Return of the Obra Dinn Return of the Obra Dinn - One of the most successful Fill-it-Out Mystery games

How Does a “Fill-it-Out” Mystery Game Work?

When people talk about mystery games, they often jump straight to the vibe: dusty libraries, foggy streets, cozy parlors with tea, or shadowy crime scenes. But if you look past the atmosphere, you’ll notice that most detective-style games on PC share a core set of mechanics.

I like to call this type of game a Fill-it-Out Mystery. You start with a little skeleton of knowledge, and then slowly fill in the blanks until the bigger picture emerges. Whether you’re solving murders on a doomed ship (Return of the Obra Dinn), piecing together a cursed golden idol, or identifying flowers in a cozy plant shop, the bones of the gameplay are surprisingly similar.

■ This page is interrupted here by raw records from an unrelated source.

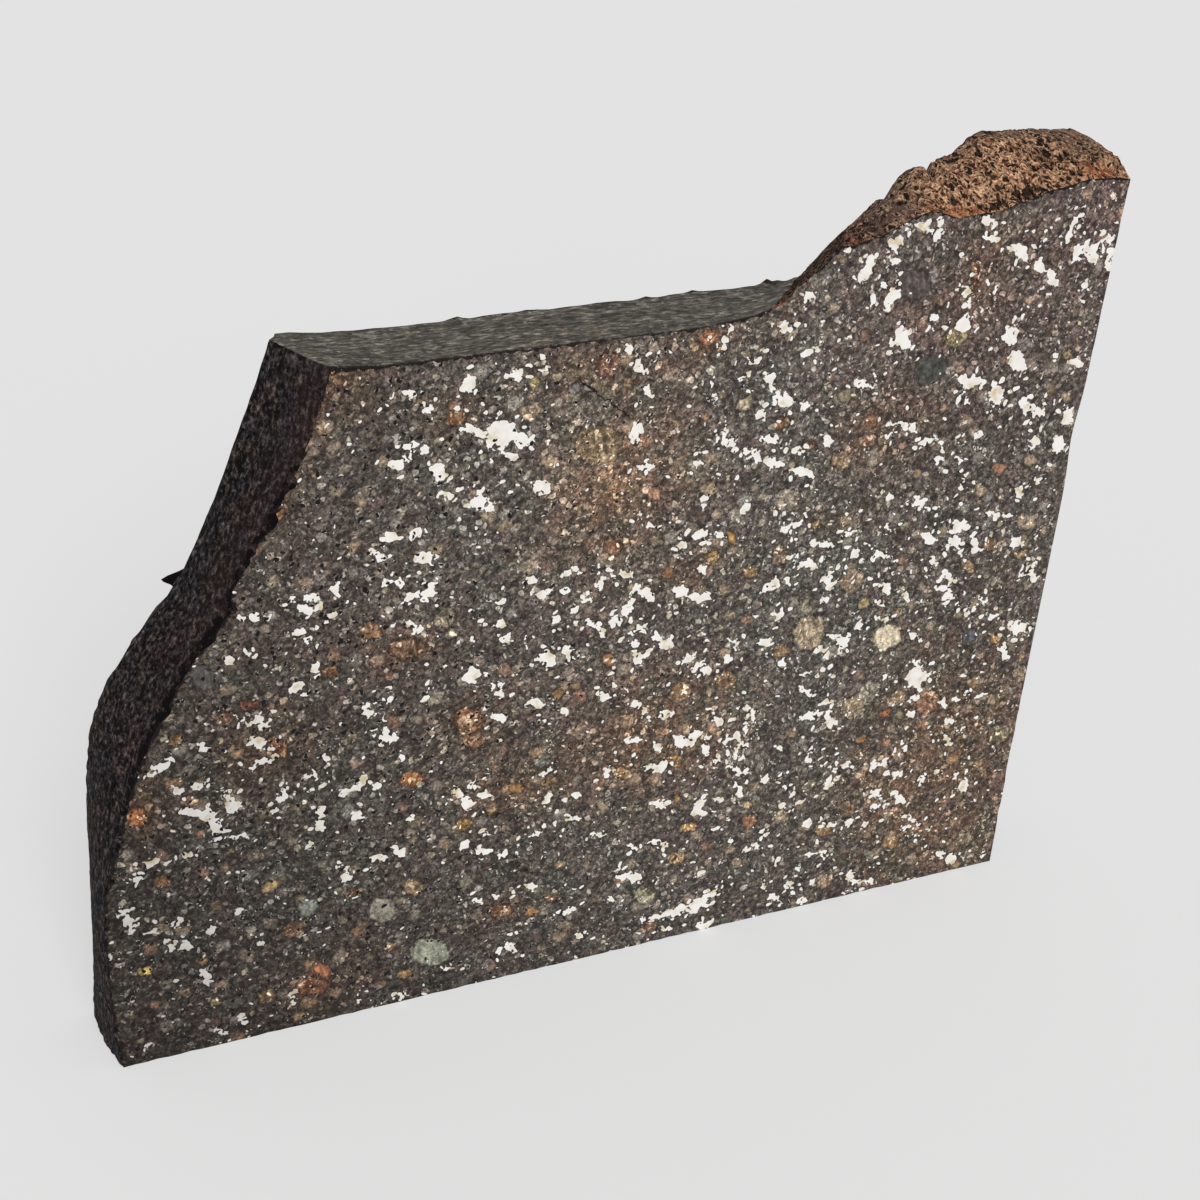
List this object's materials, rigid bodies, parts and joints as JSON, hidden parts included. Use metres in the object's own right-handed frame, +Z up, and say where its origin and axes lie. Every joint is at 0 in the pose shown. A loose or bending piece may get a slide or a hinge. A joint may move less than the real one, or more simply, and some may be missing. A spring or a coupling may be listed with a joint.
{
  "type": "chondrite meteorite slice",
  "caption": "Sawn and polished part slice of a stony meteorite, standing on its straight cut edge, with metal flecks, chondrules and a patch of rusty natural crust.",
  "frame": {"origin": "on the resting surface, under the middle of the slice", "axes": "+X along the straight sawn base, +Y from the polished front face to the sawn back face, +Z up"},
  "size_m": [0.0508, 0.0044, 0.0416],
  "materials": {
    "chondrite": "polished dark stone with bright iron-nickel flecks; sawn, weathered and rusty crusted edges"
  },
  "bodies": {
    "root": {"chondrite_slice": "chondrite"}
  },
  "joints": []
}
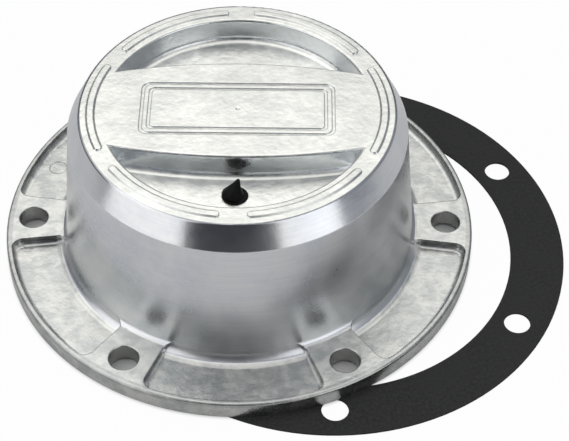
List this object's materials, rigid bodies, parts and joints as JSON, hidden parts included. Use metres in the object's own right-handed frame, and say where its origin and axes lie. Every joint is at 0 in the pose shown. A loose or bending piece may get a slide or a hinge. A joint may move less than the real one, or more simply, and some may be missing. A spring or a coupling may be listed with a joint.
{
  "type": "axle hub cap",
  "caption": "Cast axle hub cap: a pocketed bolt flange, a tapered cup with two wells and a bar across its nose, a rubber vent plug and a flat gasket pushed aside below.",
  "frame": {"origin": "centre of the flange's underside, on the cap's axis", "axes": "+Z along the axis, out through the nose; +X along the bar across the nose; the front well with the vent plug is at -Y"},
  "size_m": [0.1884, 0.1636, 0.0588],
  "materials": {
    "cast_aluminium": "pale as-cast faces, turned cup wall",
    "black_rubber": "satin black",
    "charcoal_gasket": "flat charcoal"
  },
  "bodies": {
    "root": {"hub_cap": "cast_aluminium", "vent_plug": "black_rubber", "gasket": "charcoal_gasket"}
  },
  "joints": []
}
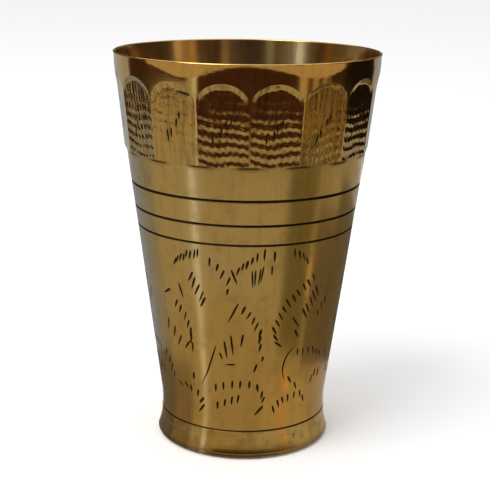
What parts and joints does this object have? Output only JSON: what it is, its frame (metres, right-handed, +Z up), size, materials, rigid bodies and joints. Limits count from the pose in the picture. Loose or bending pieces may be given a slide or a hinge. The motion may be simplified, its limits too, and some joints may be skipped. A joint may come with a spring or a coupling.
{
  "type": "brass tumbler",
  "caption": "Tall tapering brass drinking tumbler with a band of arched facets under a plain rim, turned rings, an engraved leaf pattern on the wall and a flared foot.",
  "frame": {"origin": "centre of the circle on which the foot stands", "axes": "+Z up along the axis of the tumbler; a ridge of the faceted band faces -Y, and another faces +X"},
  "size_m": [0.0882, 0.0882, 0.132],
  "materials": {
    "wall_brass": "hand-burnished brass, engraved, with light tarnish",
    "foot_brass": "turned and worn brass",
    "disc_brass": "turned brass, dulled",
    "braze_alloy": "cast bead of brazing alloy, unpolished"
  },
  "bodies": {
    "root": {"body_wall": "wall_brass", "foot_ring": "foot_brass", "base_disc": "disc_brass", "floor_braze": "braze_alloy", "foot_braze": "braze_alloy"}
  },
  "joints": []
}
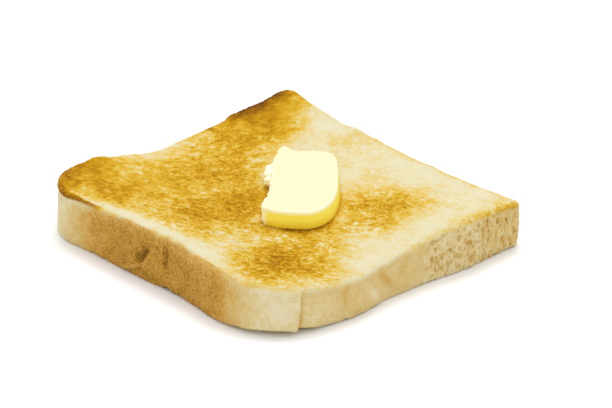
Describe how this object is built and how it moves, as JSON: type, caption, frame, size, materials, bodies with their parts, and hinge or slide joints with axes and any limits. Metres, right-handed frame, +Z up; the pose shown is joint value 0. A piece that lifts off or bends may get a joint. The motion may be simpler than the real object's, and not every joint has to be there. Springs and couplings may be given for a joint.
{
  "type": "buttered toast",
  "caption": "Square slice of toasted white bread, curled at its corners, with a pat of butter lying on it.",
  "frame": {"origin": "under the middle of the slice, on the surface it rests on", "axes": "+Z up through the slice's thickness, -Y towards the loaf's rounded top, +X towards the loaf's right side as seen from above with the top of the loaf towards the viewer"},
  "size_m": [0.1038, 0.1006, 0.0182],
  "materials": {
    "toast": "dry toasted white bread: matte, pale crumb with golden brown patches, and a tan baked crust round its edge",
    "butter": "cold butter: smooth and satin, with a pale cut face and a deeper yellow skin on its outer side"
  },
  "bodies": {
    "root": {"toast_slice": "toast", "butter_pat": "butter"}
  },
  "joints": []
}
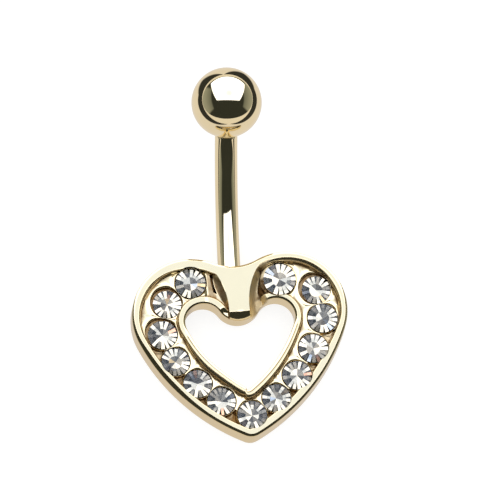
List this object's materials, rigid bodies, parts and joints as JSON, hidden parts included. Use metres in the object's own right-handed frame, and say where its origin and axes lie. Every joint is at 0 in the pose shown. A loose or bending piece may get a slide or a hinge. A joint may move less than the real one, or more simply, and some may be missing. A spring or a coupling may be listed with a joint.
{
  "type": "navel ring",
  "caption": "Curved barbell navel ring with a screw-on ball at one end and a fixed open heart, set with a row of round clear stones, at the other.",
  "frame": {"origin": "on the flat back of the heart, in the middle of the bridge that joins the outline's notch to the opening", "axes": "+Y from the heart's tip to its notch and on along the bar, +Z out of the heart's front, which faces up as it lies, +X to the right"},
  "size_m": [0.0154, 0.0262, 0.0076],
  "materials": {
    "gold_metal": "polished gold plating",
    "clear_stone": "cut and polished, foiled behind"
  },
  "bodies": {
    "ring": {"heart_bar": "gold_metal", "stone_01": "clear_stone", "stone_02": "clear_stone", "stone_03": "clear_stone", "stone_04": "clear_stone", "stone_05": "clear_stone", "stone_06": "clear_stone", "stone_07": "clear_stone", "stone_08": "clear_stone", "stone_09": "clear_stone", "stone_10": "clear_stone", "stone_11": "clear_stone", "stone_12": "clear_stone", "stone_13": "clear_stone"},
    "ball": {"ball": "gold_metal"}
  },
  "joints": [
    {"name": "ball_unscrew", "type": "slide", "parent": "ring", "child": "ball", "axis": [0.0438, 0.7713, 0.635], "range_m": [0, 0.003]}
  ]
}
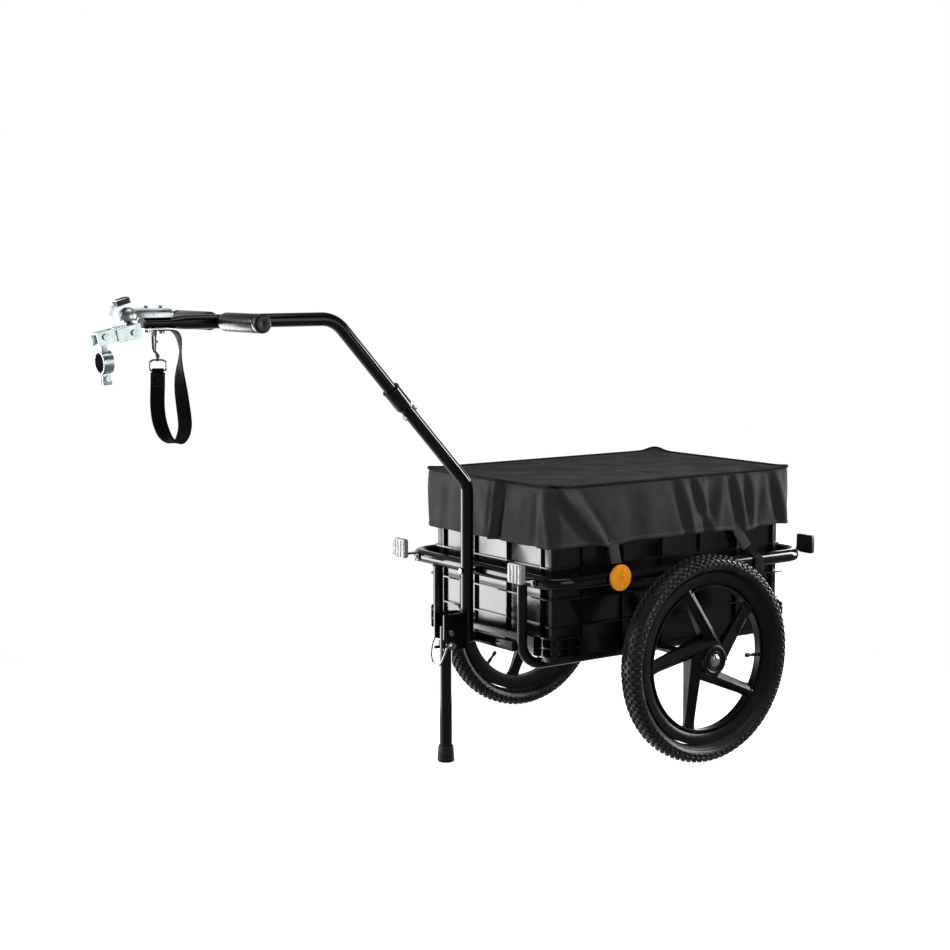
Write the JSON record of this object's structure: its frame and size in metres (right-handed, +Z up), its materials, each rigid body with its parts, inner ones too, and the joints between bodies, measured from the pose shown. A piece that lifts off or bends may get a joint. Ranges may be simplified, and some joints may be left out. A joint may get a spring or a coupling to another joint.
{
  "type": "cargo bike trailer",
  "caption": "Two-wheeled cargo trailer for a bicycle: a covered lift-out crate in a tube frame, with a goose-neck drawbar, ball coupling, push handle, folding stand and safety tether",
  "frame": {"origin": "middle of the trailer's footprint on the ground", "axes": "+X forward to the bicycle, +Y to the trailer's left, +Z up"},
  "size_m": [1.503, 0.6496, 0.906],
  "materials": {
    "black_paint": "glossy black powder coat",
    "crate_plastic": "glossy black moulded plastic",
    "wheel_plastic": "black moulded plastic, half gloss",
    "tyre": "matt dark rubber with a knobby tread",
    "tube_rubber": "matt black rubber",
    "grip_foam": "matt black foam rubber",
    "nylon": "dark grey woven nylon",
    "webbing": "black woven webbing",
    "zinc": "bright zinc plated steel",
    "steel": "bare bright steel",
    "white_lens": "clear ribbed reflector plastic",
    "amber_lens": "amber reflector plastic",
    "red_lens": "red reflector plastic"
  },
  "bodies": {
    "frame": {"ring_rail": "black_paint", "left_underframe_loop": "black_paint", "right_underframe_loop": "black_paint", "front_crossmember": "black_paint", "axle_beam": "steel", "left_axle_bolt": "steel", "right_axle_bolt": "steel", "lower_drawbar": "black_paint", "upper_drawbar": "black_paint", "sleeve_bolt": "zinc", "rail_bolt": "steel", "handle_bar": "black_paint", "left_grip": "grip_foam", "right_grip": "grip_foam", "stand_bracket": "black_paint", "bracket_bolt": "zinc", "stand_pivot_bolt": "zinc", "front_left_reflector": "white_lens", "front_right_reflector": "white_lens", "rear_left_reflector": "red_lens", "rear_right_reflector": "red_lens", "left_side_reflector": "amber_lens", "right_side_reflector": "amber_lens", "front_left_rail_strap": "webbing", "front_right_rail_strap": "webbing", "rear_left_rail_strap": "webbing", "rear_right_rail_strap": "webbing", "coupling_head": "zinc", "rear_head_bolt": "zinc", "front_head_bolt": "zinc", "tether_anchor": "zinc", "tether_strap": "webbing", "tether_ring": "steel", "snap_hook": "steel"},
    "left_wheel_body": {"left_tyre": "tyre", "left_inner_tube": "tube_rubber", "left_wheel": "wheel_plastic", "left_valve_cap": "wheel_plastic", "left_hub_bearing": "steel"},
    "right_wheel_body": {"right_tyre": "tyre", "right_inner_tube": "tube_rubber", "right_wheel": "wheel_plastic", "right_valve_cap": "wheel_plastic", "right_hub_bearing": "steel"},
    "stand": {"stand_leg": "black_paint", "stand_foot": "tube_rubber"},
    "stand_pin": {"lock_pin": "steel"},
    "stand_bail": {"pin_bail": "steel"},
    "crate_body": {"crate": "crate_plastic"},
    "cover_body": {"cover": "nylon"},
    "coupling_ball": {"ball": "steel"},
    "bike_bracket": {"ball_stem": "steel", "hitch_bracket": "zinc", "hitch_saddle": "zinc", "saddle_bolt": "zinc", "clamp_pivot_bolt": "zinc"},
    "lever": {"safety_lever": "zinc"},
    "post_clamp": {"seatpost_clamp": "zinc", "clamp_liner": "tube_rubber", "clamp_bolt": "zinc"}
  },
  "joints": [
    {"name": "left_wheel_spin", "type": "hinge", "parent": "frame", "child": "left_wheel_body", "pos_m": [-0.37347, 0.293, 0.203], "axis": [0, 1, 0], "continuous": true},
    {"name": "right_wheel_spin", "type": "hinge", "parent": "frame", "child": "right_wheel_body", "pos_m": [-0.37347, -0.293, 0.203], "axis": [0, 1, 0], "continuous": true},
    {"name": "stand_fold", "type": "hinge", "parent": "frame", "child": "stand", "pos_m": [0.03453, 0, 0.2555], "axis": [0, -1, 0], "range_deg": [0, 100]},
    {"name": "lock_pin_pull", "type": "slide", "parent": "stand", "child": "stand_pin", "axis": [0, 1, 0], "range_m": [0, 0.045]},
    {"name": "bail_swing", "type": "hinge", "parent": "stand_pin", "child": "stand_bail", "pos_m": [0.03453, 0, 0.2315], "axis": [0, -1, 0], "range_deg": [0, 90]},
    {"name": "crate_lift", "type": "slide", "parent": "frame", "child": "crate_body", "axis": [0, 0, 1], "range_m": [0, 0.35]},
    {"name": "cover_lift", "type": "slide", "parent": "crate_body", "child": "cover_body", "axis": [0, 0, 1], "range_m": [0, 0.16]},
    {"name": "coupling_yaw", "type": "hinge", "parent": "frame", "child": "coupling_ball", "pos_m": [0.68853, 0, 0.873], "axis": [0, 0, 1], "range_deg": [-60, 60]},
    {"name": "coupling_pitch", "type": "hinge", "parent": "coupling_ball", "child": "bike_bracket", "pos_m": [0.68853, 0, 0.873], "axis": [0, -1, 0], "range_deg": [0, 32]},
    {"name": "lever_open", "type": "hinge", "parent": "bike_bracket", "child": "lever", "pos_m": [0.71669, 0, 0.84623], "axis": [0, 1, 0], "range_deg": [0, 60]},
    {"name": "post_clamp_swing", "type": "hinge", "parent": "bike_bracket", "child": "post_clamp", "pos_m": [0.7355, 0, 0.8404], "axis": [0, -1, 0], "range_deg": [0, 80]}
  ]
}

The Core Ingredients of a Fill-it-Out Mystery

All of these mechanics are used across mystery games. However, any can be skipped. In my experience, it ALWAYS leads to a worse game. The most beloved games in the genre has all of them, or skip maximum one or two.

WARNING: THIS ARTICLE CONTAINS SCREENSHOTS WHICH MAY SPOILT SOME OF THE GAMES DISCUSSED. DO NOT THINK TOO HARD ON THE IMAGES.

Here are the mechanics that almost every Fill-it-Out Mystery game in this genre leans on:

Base Framework

The “anchor” that gets you started. It must contain some foundational knowledge of facts. Maybe it’s a family tree, a set of character portraits, or even just one artifact that sets the scene. Without this, players feel lost right from the beginning. In Roottrees, it is the family tree structure and relationships. In Obra Dinn it is a death and their portrait. In Golden Idol it is the literal slots on the scrolls, which is color coded to what should go in there (as well as sentence structure)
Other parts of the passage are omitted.